▸ **Aim of the task**: Restate word for word the lines beginning at the one that contains "obj.matrix_parent_inverse = Matrix.Identity(4)" and ending at the one that contains "in imported if"; include both and nothing else.
---------- Data extract ----------
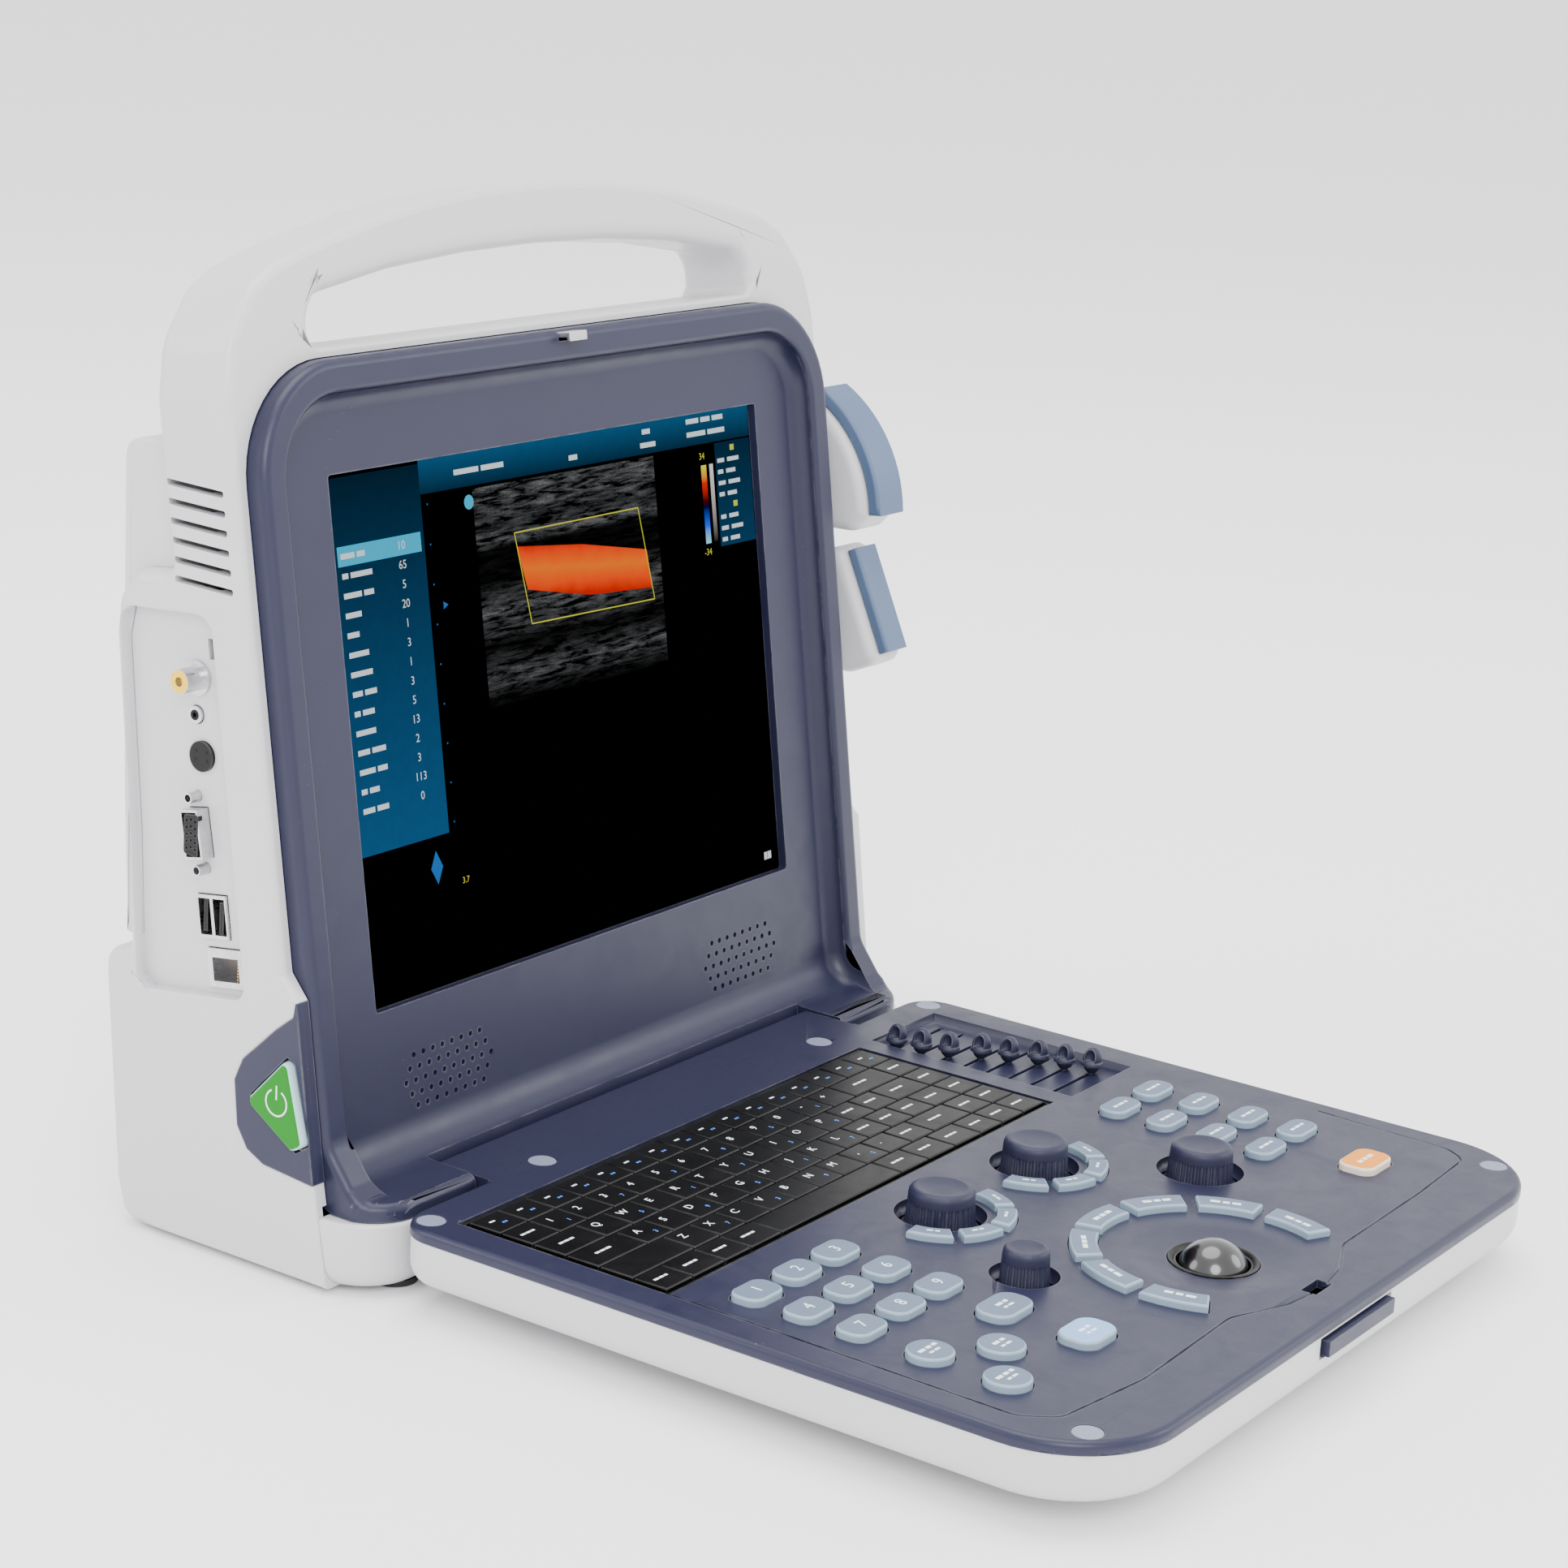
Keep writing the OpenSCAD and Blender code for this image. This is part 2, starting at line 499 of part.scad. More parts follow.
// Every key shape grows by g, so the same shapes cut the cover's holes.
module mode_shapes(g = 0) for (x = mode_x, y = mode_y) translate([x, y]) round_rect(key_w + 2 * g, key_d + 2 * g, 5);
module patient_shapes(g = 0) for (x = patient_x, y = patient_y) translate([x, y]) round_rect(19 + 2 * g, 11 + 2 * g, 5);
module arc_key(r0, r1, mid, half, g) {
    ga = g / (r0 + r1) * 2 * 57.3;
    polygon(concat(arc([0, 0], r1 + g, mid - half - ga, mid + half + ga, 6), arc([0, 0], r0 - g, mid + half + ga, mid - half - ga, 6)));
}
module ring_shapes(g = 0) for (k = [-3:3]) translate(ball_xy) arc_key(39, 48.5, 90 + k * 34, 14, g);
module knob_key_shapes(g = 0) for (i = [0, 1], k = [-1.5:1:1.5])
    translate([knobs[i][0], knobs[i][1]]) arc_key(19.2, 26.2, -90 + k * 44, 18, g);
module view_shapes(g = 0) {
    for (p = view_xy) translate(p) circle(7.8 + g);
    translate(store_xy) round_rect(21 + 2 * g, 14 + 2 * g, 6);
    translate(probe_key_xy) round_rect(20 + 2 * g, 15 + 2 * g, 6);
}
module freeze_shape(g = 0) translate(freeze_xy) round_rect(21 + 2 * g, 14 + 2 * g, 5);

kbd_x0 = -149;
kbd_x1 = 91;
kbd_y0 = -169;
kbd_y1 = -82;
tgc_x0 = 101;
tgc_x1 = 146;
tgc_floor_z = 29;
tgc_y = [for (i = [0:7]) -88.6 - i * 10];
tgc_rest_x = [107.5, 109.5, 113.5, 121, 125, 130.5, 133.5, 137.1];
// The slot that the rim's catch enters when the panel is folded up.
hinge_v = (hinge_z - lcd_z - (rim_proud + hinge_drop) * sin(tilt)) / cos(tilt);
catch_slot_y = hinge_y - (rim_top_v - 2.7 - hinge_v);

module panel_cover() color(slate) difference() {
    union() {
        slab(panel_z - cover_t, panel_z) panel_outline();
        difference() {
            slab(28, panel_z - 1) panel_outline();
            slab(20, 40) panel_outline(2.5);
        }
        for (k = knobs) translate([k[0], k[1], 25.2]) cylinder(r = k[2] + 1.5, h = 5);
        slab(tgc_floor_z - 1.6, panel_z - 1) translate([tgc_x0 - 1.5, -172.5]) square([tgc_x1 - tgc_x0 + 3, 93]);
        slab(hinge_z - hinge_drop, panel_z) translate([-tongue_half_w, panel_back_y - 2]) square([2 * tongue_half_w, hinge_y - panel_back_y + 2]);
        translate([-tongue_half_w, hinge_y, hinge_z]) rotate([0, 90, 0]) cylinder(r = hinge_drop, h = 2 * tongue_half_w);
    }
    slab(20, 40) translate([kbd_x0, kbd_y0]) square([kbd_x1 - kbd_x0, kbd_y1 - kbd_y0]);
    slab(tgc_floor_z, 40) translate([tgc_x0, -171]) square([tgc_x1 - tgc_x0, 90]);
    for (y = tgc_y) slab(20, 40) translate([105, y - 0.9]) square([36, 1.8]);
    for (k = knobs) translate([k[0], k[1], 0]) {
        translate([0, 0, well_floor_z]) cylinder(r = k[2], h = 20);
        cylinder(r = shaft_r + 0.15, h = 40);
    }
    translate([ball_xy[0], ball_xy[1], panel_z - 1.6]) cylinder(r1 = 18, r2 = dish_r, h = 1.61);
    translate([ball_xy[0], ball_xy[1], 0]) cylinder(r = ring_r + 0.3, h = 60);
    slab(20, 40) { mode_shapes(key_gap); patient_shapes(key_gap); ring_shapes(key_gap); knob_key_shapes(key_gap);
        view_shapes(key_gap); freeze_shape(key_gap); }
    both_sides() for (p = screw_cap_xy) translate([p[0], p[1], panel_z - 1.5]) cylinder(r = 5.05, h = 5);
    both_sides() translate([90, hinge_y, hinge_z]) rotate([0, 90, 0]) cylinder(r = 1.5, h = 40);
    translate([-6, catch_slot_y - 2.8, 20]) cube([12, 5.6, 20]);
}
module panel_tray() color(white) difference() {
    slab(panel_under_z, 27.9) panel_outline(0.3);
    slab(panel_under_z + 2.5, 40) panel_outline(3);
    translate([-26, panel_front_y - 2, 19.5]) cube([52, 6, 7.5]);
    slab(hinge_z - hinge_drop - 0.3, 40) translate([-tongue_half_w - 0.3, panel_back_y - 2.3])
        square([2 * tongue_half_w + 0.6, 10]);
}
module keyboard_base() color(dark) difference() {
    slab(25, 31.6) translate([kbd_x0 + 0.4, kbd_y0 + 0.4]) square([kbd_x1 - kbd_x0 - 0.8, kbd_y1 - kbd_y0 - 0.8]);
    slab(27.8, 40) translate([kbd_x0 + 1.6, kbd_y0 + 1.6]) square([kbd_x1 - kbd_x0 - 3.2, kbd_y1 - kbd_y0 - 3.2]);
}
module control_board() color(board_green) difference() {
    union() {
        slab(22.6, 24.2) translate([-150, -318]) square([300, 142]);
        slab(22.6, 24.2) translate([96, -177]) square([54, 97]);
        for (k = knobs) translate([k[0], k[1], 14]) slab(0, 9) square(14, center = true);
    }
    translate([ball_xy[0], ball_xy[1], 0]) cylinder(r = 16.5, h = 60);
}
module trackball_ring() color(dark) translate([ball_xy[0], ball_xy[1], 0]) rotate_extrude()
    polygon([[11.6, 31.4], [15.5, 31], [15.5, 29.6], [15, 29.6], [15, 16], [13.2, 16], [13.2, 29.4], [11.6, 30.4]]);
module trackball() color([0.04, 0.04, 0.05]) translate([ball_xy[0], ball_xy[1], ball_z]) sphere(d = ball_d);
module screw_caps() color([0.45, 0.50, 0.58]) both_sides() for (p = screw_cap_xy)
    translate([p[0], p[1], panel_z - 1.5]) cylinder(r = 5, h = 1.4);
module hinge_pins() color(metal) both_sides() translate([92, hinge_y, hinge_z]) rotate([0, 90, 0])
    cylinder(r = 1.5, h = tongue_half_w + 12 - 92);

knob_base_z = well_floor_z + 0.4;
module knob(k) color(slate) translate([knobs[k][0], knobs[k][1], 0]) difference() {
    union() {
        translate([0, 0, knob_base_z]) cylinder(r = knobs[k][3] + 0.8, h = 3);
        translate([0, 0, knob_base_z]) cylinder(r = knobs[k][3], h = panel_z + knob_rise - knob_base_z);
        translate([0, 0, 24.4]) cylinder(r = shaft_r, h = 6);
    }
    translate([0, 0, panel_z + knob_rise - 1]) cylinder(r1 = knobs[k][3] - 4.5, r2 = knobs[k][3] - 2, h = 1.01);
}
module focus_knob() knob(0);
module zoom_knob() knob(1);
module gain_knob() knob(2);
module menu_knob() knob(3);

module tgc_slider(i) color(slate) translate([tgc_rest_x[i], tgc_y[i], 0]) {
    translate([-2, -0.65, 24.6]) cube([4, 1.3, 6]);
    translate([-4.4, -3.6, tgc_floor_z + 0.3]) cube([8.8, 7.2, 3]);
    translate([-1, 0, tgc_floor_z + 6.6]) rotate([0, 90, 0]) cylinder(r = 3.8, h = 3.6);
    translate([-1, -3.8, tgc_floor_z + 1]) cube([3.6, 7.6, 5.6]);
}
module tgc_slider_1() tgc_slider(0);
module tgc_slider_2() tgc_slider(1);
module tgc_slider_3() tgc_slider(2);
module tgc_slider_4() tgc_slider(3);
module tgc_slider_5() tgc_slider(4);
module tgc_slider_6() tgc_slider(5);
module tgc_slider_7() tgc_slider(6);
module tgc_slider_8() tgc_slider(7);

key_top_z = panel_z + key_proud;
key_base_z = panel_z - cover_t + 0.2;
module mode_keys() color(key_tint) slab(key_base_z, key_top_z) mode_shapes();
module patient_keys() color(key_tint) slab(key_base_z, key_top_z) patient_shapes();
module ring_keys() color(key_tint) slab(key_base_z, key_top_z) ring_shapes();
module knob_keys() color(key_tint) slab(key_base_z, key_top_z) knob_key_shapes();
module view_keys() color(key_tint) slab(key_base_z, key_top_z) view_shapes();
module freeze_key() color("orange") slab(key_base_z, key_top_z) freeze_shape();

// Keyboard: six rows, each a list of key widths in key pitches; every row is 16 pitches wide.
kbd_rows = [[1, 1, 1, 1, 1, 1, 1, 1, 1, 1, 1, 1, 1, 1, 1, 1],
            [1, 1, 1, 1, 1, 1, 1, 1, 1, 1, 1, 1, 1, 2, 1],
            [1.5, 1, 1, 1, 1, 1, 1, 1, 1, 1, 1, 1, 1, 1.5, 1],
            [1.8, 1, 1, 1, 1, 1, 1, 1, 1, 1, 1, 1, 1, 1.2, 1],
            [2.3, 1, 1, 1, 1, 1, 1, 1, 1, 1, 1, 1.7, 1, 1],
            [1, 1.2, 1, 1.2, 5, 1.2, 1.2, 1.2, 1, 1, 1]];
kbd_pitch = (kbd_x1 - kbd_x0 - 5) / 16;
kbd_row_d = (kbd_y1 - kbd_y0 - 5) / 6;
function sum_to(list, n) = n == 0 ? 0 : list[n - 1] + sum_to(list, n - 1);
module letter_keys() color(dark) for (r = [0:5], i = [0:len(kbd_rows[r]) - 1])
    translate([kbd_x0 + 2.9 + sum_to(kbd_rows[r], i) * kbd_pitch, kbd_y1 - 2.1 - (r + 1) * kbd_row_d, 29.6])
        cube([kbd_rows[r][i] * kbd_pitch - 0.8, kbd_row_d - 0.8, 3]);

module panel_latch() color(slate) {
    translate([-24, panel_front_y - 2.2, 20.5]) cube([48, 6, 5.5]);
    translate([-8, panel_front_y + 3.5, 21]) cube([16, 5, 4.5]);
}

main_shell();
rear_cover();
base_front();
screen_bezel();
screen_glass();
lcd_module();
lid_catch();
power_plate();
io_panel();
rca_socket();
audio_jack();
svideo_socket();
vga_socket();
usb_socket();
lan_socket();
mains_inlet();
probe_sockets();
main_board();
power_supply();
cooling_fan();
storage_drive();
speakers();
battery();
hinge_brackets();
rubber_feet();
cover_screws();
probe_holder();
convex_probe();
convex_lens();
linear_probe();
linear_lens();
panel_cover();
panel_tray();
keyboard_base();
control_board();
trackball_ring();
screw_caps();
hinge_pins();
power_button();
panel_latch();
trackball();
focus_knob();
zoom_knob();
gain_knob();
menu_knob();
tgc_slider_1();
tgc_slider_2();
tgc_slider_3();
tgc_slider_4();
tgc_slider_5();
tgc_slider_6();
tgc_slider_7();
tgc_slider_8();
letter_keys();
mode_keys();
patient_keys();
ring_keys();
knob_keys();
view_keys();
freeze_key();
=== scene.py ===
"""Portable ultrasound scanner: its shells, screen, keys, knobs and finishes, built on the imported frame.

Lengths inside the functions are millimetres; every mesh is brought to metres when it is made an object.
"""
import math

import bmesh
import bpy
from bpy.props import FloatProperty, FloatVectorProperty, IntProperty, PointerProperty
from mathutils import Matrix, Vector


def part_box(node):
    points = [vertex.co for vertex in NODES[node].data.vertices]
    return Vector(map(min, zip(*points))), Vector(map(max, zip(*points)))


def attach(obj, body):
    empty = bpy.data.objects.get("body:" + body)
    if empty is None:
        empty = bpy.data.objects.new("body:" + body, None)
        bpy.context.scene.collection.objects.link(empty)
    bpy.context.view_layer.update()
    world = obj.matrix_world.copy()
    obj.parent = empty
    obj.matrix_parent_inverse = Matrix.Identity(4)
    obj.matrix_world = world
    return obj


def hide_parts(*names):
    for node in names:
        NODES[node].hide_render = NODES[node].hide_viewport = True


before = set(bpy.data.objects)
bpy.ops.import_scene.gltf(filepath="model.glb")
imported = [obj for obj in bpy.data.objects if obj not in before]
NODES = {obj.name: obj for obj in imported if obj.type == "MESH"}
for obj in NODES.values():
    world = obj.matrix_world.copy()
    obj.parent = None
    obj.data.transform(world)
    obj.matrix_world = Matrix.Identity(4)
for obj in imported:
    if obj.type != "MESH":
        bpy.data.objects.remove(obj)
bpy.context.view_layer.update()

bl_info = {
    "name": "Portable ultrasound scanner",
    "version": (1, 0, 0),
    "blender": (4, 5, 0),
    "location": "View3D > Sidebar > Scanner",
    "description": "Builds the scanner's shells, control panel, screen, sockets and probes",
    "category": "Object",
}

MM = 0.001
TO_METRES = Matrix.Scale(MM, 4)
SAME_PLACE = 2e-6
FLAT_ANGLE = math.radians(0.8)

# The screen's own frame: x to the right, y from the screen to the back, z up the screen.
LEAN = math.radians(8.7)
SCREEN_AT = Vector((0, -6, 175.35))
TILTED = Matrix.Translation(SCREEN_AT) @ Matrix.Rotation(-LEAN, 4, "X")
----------
▸ **Task answer**:
    obj.matrix_parent_inverse = Matrix.Identity(4)
    obj.matrix_world = world
    return obj


def hide_parts(*names):
    for node in names:
        NODES[node].hide_render = NODES[node].hide_viewport = True


before = set(bpy.data.objects)
bpy.ops.import_scene.gltf(filepath="model.glb")
imported = [obj for obj in bpy.data.objects if obj not in before]
NODES = {obj.name: obj for obj in imported if obj.type == "MESH"}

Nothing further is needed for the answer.